**Given instruction**
Start at the line containing "const filmMaterial = new", stop at the line containing "from typing import NamedTuple", and set down every line in that stretch exactly as written, and nothing else.
── Recorded data
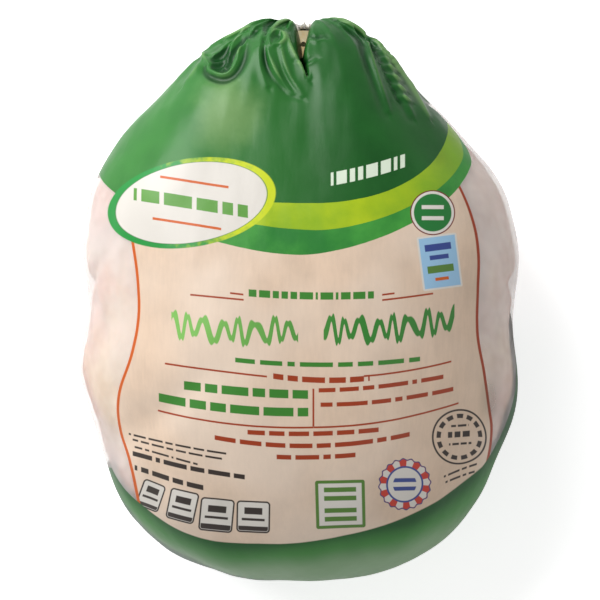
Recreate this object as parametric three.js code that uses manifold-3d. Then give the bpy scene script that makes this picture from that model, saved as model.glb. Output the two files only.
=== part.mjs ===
// A whole raw chicken sealed in a printed plastic bag. It lies on its back with the printed breast side up.
// Millimetres, +Z up. The bird's neck end points to -Y. Its legs point to +Y, where the bag is gathered and closed.
import * as THREE from "three";
import Module from "manifold-3d";
import { mergeVertices } from "three/addons/utils/BufferGeometryUtils.js";

// Driving dimensions
const LENGTH = 250;
const HALF = LENGTH / 2;

// The plan outline: half a width, the narrowing towards the legs, and the bulges at thigh and wing.
const SIDES = {
  left: { half: 90.7, narrowing: 0.45, from: 45, to: 124, thigh: 5.2, thighAt: 25, wing: 6.5, wingAt: -30 },
  right: { half: 89.8, narrowing: 0.48, from: 42, to: 114, thigh: 7, thighAt: 16, wing: 7, wingAt: -40 },
};
const BULGE_LENGTH = 26;
const NECK_END = { reach: 3.95, round: 2.23 };
const LEG_END = { reach: 5.4, round: 2.7 };

// The side view: the height of the widest line, the breast's crown and the flattened back.
const WIDEST = { middle: 48, neck: 46, legs: 60, spread: 20 };
const CROWN = { height: 113, neck: { reach: 2.6, round: 2.5 }, legs: { reach: 4, round: 2.4 }, fall: 0.34 };
const SOLE = { depth: -8, neck: { reach: 3.2, round: 2.8 }, legs: { reach: 2.4, round: 1.5 } };
const SECTION = { upper: 2.25, lower: 2.6 };

// Soft masses and hollows under the film: place, radii, turn about Z in degrees, and lift off the surface.
const MASSES = [
  { name: "left breast", at: [-30, -32, 108], radii: [32, 58, 60], turn: 4, lift: 3 },
  { name: "right breast", at: [30, -32, 108], radii: [32, 58, 60], turn: -4, lift: 3 },
  { name: "left thigh", at: [-62, 44, 84], radii: [26, 30, 34], turn: 24, lift: 3.5 },
  { name: "right thigh", at: [64, 36, 84], radii: [26, 30, 34], turn: -24, lift: 3 },
  { name: "left drumstick", at: [-40, 84, 84], radii: [17, 34, 30], turn: -28, lift: 4.5 },
  { name: "right drumstick", at: [32, 84, 84], radii: [18, 36, 30], turn: 18, lift: 5 },
  { name: "left leg end", at: [-17, 112, 78], radii: [13, 14, 22], turn: 0, lift: 3.5 },
  { name: "right leg end", at: [20, 112, 78], radii: [14, 14, 22], turn: 0, lift: 4 },
  { name: "fold over left wing", at: [-56, -46, 86], radii: [8, 27, 30], turn: -52, lift: -2.6 },
  { name: "fold over right wing", at: [60, -52, 86], radii: [8, 27, 30], turn: 50, lift: -1.8 },
  { name: "hollow between the legs", at: [3, 88, 92], radii: [9, 26, 30], turn: 0, lift: -3.5 },
  { name: "hollow under the gather", at: [2, 120, 42], radii: [26, 18, 17], turn: 0, lift: -5 },
];

// The gather: where the film is drawn together in the cleft between the legs, and its pleats.
const GATHER = { x: 1.5, z: 62 };
const PLEATS = { count: 15, height: 2.4, starts: 8, fullAt: 16, length: 34, sharpness: 5 };
const CLEFT = { tip: 95, wall: 106, halfWidth: 3.2, mouth: 7, floor: 50, recessRadius: 8, recessWall: 103 };

// The bag's neck, its flat tail and the sleeve that closes it.
const NECK = { radius: 2.6, start: 98, end: 120.2 };
const TAIL = { top: 66, bottom: 28, topWidth: 7, bottomWidth: 30, thickness: 2.2, pleats: 5, wave: 1.1, y: 120.5 };
const SLEEVE = { inner: 2.95, outer: 3.9, start: 107, end: 119, holeRadius: 1.2, holeAt: 113 };

const COLUMNS = 92;
const ROWS = 46;
const ROW_BIAS = 0.88;

const ease = (from, to, x) => {
  const t = Math.min(1, Math.max(0, (x - from) / (to - from)));
  return t * t * (3 - 2 * t);
};

const bell = (x, centre, width) => Math.exp(-(((x - centre) / width) ** 2));

// 1 at mid length and 0 at both ends, as a superellipse.
const taper = (y, reach, round) => Math.max(0, 1 - Math.min(1, Math.abs(y) / HALF) ** reach) ** (1 / round);

function halfWidth(y, side) {
  const end = y < 0 ? NECK_END : LEG_END;
  const narrowed = 1 - side.narrowing * ease(side.from, side.to, y);
  return (
    side.half * taper(y, end.reach, end.round) * narrowed +
    side.thigh * bell(y, side.thighAt, BULGE_LENGTH) +
    side.wing * bell(y, side.wingAt, BULGE_LENGTH)
  );
}

function widestHeight(y) {
  const toLegs = ease(WIDEST.spread, HALF, y);
  const toNeck = ease(WIDEST.spread, HALF, -y);
  return WIDEST.middle + (WIDEST.legs - WIDEST.middle) * toLegs + (WIDEST.neck - WIDEST.middle) * toNeck;
}

// A point of the smooth body: turn runs round the Y axis from +X over the top, and along runs from neck to legs.
function bodyPoint(turn, along) {
  const y = -HALF * Math.cos(Math.PI * along);
  const c = Math.cos(turn);
  const s = Math.sin(turn);
  const power = 2 / (s > 0 ? SECTION.upper : SECTION.lower);
  const x = Math.sign(c) * Math.abs(c) ** power * halfWidth(y, c > 0 ? SIDES.right : SIDES.left);
  const end = y < 0 ? "neck" : "legs";
  const widest = widestHeight(y);
  const falling = 1 - CROWN.fall * ease(0, HALF, y);
  const crown = (CROWN.height - widest) * taper(y, CROWN[end].reach, CROWN[end].round) * falling;
  const sole = (widest - SOLE.depth) * taper(y, SOLE[end].reach, SOLE[end].round);
  const z = widest + Math.sign(s) * Math.abs(s) ** power * (s > 0 ? crown : sole);
  return new THREE.Vector3(x, y, z);
}

function bodyNormal(turn, along) {
  if (along <= 0) return new THREE.Vector3(0, -1, 0);
  if (along >= 1) return new THREE.Vector3(0, 1, 0);
  const step = 1e-3;
  const across = bodyPoint(turn + step, along).sub(bodyPoint(turn - step, along));
  const lengthways = bodyPoint(turn, Math.min(1, along + step)).sub(bodyPoint(turn, Math.max(0, along - step)));
  return lengthways.cross(across).normalize();
}

function massLift(p) {
  let lift = 0;
  for (const mass of MASSES) {
    const turn = THREE.MathUtils.degToRad(mass.turn);
    const dx = p.x - mass.at[0];
    const dy = p.y - mass.at[1];
    const across = (dx * Math.cos(turn) + dy * Math.sin(turn)) / mass.radii[0];
    const lengthways = (dy * Math.cos(turn) - dx * Math.sin(turn)) / mass.radii[1];
    const up = (p.z - mass.at[2]) / mass.radii[2];
    lift += mass.lift * Math.exp(-(across ** 2 + lengthways ** 2 + up ** 2));
  }
  return lift;
}

// Pleats run out from the gather, highest near it, and die away along the legs.
function pleatLift(p) {
  if (p.y < 0) return 0;
  const dx = p.x - GATHER.x;
  const dz = p.z - GATHER.z;
  const out = Math.hypot(dx, dz, 0.6 * (HALF - p.y));
  const angle = Math.atan2(dz, dx);
  const uneven = 1 + 0.35 * Math.sin(3 * angle + 0.7);
  const crest = Math.abs(Math.cos(0.5 * PLEATS.count * angle + 0.6 * Math.sin(2 * angle))) ** PLEATS.sharpness;
  const rise = ease(PLEATS.starts, PLEATS.fullAt, out);
  return PLEATS.height * uneven * crest * rise * Math.exp(-(((out - PLEATS.fullAt) / PLEATS.length) ** 2));
}

// A closed surface over the whole body, with one vertex at each end.
function bodyGeometry() {
  const positions = [];
  const index = [];
  const place = (turn, along) => {
    const p = bodyPoint(turn, along);
    p.addScaledVector(bodyNormal(turn, along), massLift(p) + pleatLift(p));
    positions.push(p.x, Math.min(HALF, Math.max(-HALF, p.y)), Math.max(0, p.z));
  };
  place(0, 0);
  for (let row = 1; row < ROWS; row++)
    for (let column = 0; column < COLUMNS; column++)
      place((2 * Math.PI * column) / COLUMNS, (row / ROWS) ** ROW_BIAS);
  place(0, 1);
  const last = positions.length / 3 - 1;
  const at = (row, column) => 1 + (row - 1) * COLUMNS + (column % COLUMNS);
  for (let column = 0; column < COLUMNS; column++) {
    index.push(0, at(1, column), at(1, column + 1));
    index.push(last, at(ROWS - 1, column + 1), at(ROWS - 1, column));
    for (let row = 1; row < ROWS - 1; row++) {
      const [a, b] = [at(row, column), at(row, column + 1)];
      const [c, d] = [at(row + 1, column), at(row + 1, column + 1)];
      index.push(a, c, d, a, d, b);
    }
  }
  const geometry = new THREE.BufferGeometry();
  geometry.setAttribute("position", new THREE.Float32BufferAttribute(positions, 3));
  geometry.setIndex(index);
  return geometry;
}

// The cleft between the leg ends: a wedge seen from above, open at the top and at the end.
function cleftGeometry() {
  const outline = new THREE.Shape();
  outline.moveTo(GATHER.x + 2, CLEFT.tip);
  outline.quadraticCurveTo(GATHER.x + CLEFT.halfWidth, CLEFT.wall, GATHER.x + CLEFT.mouth, LENGTH);
  outline.lineTo(GATHER.x - CLEFT.mouth, LENGTH);
  outline.quadraticCurveTo(GATHER.x - CLEFT.halfWidth, CLEFT.wall, GATHER.x + 2, CLEFT.tip);
  const geometry = new THREE.ExtrudeGeometry(outline, { depth: LENGTH, bevelEnabled: false, curveSegments: 8 });
  return geometry.translate(0, 0, CLEFT.floor);
}

// The round recess in the end face where the pleats meet.
function recessGeometry() {
  const depth = LENGTH;
  const profile = [
    new THREE.Vector2(0, 0),
    new THREE.Vector2(CLEFT.recessRadius * 0.55, 0.8),
    new THREE.Vector2(CLEFT.recessRadius * 0.85, 4),
    new THREE.Vector2(CLEFT.recessRadius, 10),
    new THREE.Vector2(CLEFT.recessRadius * 1.6, 24),
    new THREE.Vector2(CLEFT.recessRadius * 1.6, depth),
    new THREE.Vector2(0, depth),
  ];
  return new THREE.LatheGeometry(profile, 20).translate(0, CLEFT.recessWall, 0).translate(GATHER.x, 0, GATHER.z);
}

function neckGeometry() {
  const length = NECK.end - NECK.start;
  const geometry = new THREE.CylinderGeometry(NECK.radius, NECK.radius, length, 16);
  return geometry.translate(GATHER.x, NECK.start + length / 2, GATHER.z);
}

// The tail of film beyond the closure: a pleated fan that hangs down the end of the bag.
function tailGeometry() {
  const steps = 4 * TAIL.pleats;
  const front = [];
  const back = [];
  for (let i = 0; i <= steps; i++) {
    const t = i / steps - 0.5;
    const wave = TAIL.wave * Math.sin(2 * Math.PI * TAIL.pleats * t);
    front.push(new THREE.Vector2(t, wave + TAIL.thickness / 2));
    back.unshift(new THREE.Vector2(t, wave - TAIL.thickness / 2));
  }
  const height = TAIL.top - TAIL.bottom;
  const geometry = new THREE.ExtrudeGeometry(new THREE.Shape([...front, ...back]), {
    depth: 1,
    steps: 6,
    bevelEnabled: false,
  });
  const place = geometry.getAttribute("position");
  for (let i = 0; i < place.count; i++) {
    const down = 1 - place.getZ(i);
    const width = TAIL.topWidth + (TAIL.bottomWidth - TAIL.topWidth) * down ** 0.8;
    const x = GATHER.x + place.getX(i) * width;
    const y = TAIL.y + place.getY(i) * (0.6 + 0.4 * down) - 2 * down ** 2;
    place.setXYZ(i, x, y, TAIL.top - height * down);
  }
  return geometry;
}

function sleeveGeometry() {
  const ring = new THREE.Shape().absarc(0, 0, SLEEVE.outer, 0, 2 * Math.PI);
  ring.holes.push(new THREE.Path().absarc(0, 0, SLEEVE.inner, 0, 2 * Math.PI, true));
  const depth = SLEEVE.end - SLEEVE.start;
  const geometry = new THREE.ExtrudeGeometry(ring, { depth, bevelEnabled: false, curveSegments: 12 });
  return geometry.rotateX(Math.PI / 2).translate(GATHER.x, SLEEVE.end, GATHER.z);
}

function holeGeometry() {
  const geometry = new THREE.CylinderGeometry(SLEEVE.holeRadius, SLEEVE.holeRadius, SLEEVE.outer * 2, 12);
  return geometry.rotateX(Math.PI / 2).translate(GATHER.x, SLEEVE.holeAt, GATHER.z + SLEEVE.outer);
}

const wasm = await Module();
wasm.setup();

function solidOf(geometry) {
  const bare = geometry.clone();
  bare.deleteAttribute("normal");
  bare.deleteAttribute("uv");
  const merged = mergeVertices(bare, 1e-3);
  const mesh = new wasm.Mesh({
    numProp: 3,
    vertProperties: merged.getAttribute("position").array,
    triVerts: new Uint32Array(merged.getIndex().array),
  });
  return new wasm.Manifold(mesh);
}

function meshOf(solid, name, material) {
  const made = solid.getMesh();
  const geometry = new THREE.BufferGeometry();
  geometry.setAttribute("position", new THREE.BufferAttribute(new Float32Array(made.vertProperties), 3));
  geometry.setIndex(new THREE.BufferAttribute(new Uint32Array(made.triVerts), 1));
  geometry.computeVertexNormals();
  const mesh = new THREE.Mesh(geometry, material);
  mesh.name = name;
  return mesh;
}

const filmMaterial = new THREE.MeshStandardMaterial({ color: 0x3f7f42, roughness: 0.35, metalness: 0 });
const sleeveMaterial = new THREE.MeshStandardMaterial({ color: 0xd0b98a, roughness: 0.5, metalness: 0 });

const bag = solidOf(bodyGeometry())
  .subtract(solidOf(cleftGeometry()))
  .subtract(solidOf(recessGeometry()))
  .add(solidOf(neckGeometry()))
  .add(solidOf(tailGeometry()));
const sleeve = solidOf(sleeveGeometry()).subtract(solidOf(holeGeometry()));

const chicken = new THREE.Group();
chicken.add(meshOf(bag, "bagged_chicken", filmMaterial));
chicken.add(meshOf(sleeve, "neck_closure", sleeveMaterial));

export default chicken;
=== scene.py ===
"""A whole raw chicken in a printed, gathered plastic bag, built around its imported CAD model.

The film, the bird in it, the tail of the bag and the closure are surfaces worked out with numpy.
Lengths in the form and print values are millimetres unless a name or a property says otherwise.
"""

import math
from typing import NamedTuple

import bpy
import numpy as np
from bpy.props import FloatProperty, FloatVectorProperty, IntProperty, PointerProperty
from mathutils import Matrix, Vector


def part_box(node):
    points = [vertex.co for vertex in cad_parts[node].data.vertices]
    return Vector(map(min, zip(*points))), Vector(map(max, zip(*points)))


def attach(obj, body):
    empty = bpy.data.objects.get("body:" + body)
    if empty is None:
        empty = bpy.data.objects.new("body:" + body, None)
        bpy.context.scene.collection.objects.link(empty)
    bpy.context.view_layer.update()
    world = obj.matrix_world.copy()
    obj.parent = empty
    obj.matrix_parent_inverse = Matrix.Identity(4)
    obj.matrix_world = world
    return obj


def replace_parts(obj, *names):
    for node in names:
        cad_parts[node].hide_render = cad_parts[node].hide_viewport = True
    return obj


bl_info = {
    "name": "Bagged Whole Chicken",
    "version": (1, 0, 0),
    "blender": (4, 5, 0),
    "location": "View3D > Sidebar > Chicken",
    "description": "Builds a whole raw chicken in a printed and gathered plastic bag",
    "category": "Add Mesh",
}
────
**Solved problem**
const filmMaterial = new THREE.MeshStandardMaterial({ color: 0x3f7f42, roughness: 0.35, metalness: 0 });
const sleeveMaterial = new THREE.MeshStandardMaterial({ color: 0xd0b98a, roughness: 0.5, metalness: 0 });

const bag = solidOf(bodyGeometry())
  .subtract(solidOf(cleftGeometry()))
  .subtract(solidOf(recessGeometry()))
  .add(solidOf(neckGeometry()))
  .add(solidOf(tailGeometry()));
const sleeve = solidOf(sleeveGeometry()).subtract(solidOf(holeGeometry()));

const chicken = new THREE.Group();
chicken.add(meshOf(bag, "bagged_chicken", filmMaterial));
chicken.add(meshOf(sleeve, "neck_closure", sleeveMaterial));

export default chicken;
=== scene.py ===
"""A whole raw chicken in a printed, gathered plastic bag, built around its imported CAD model.

The film, the bird in it, the tail of the bag and the closure are surfaces worked out with numpy.
Lengths in the form and print values are millimetres unless a name or a property says otherwise.
"""

import math
from typing import NamedTuple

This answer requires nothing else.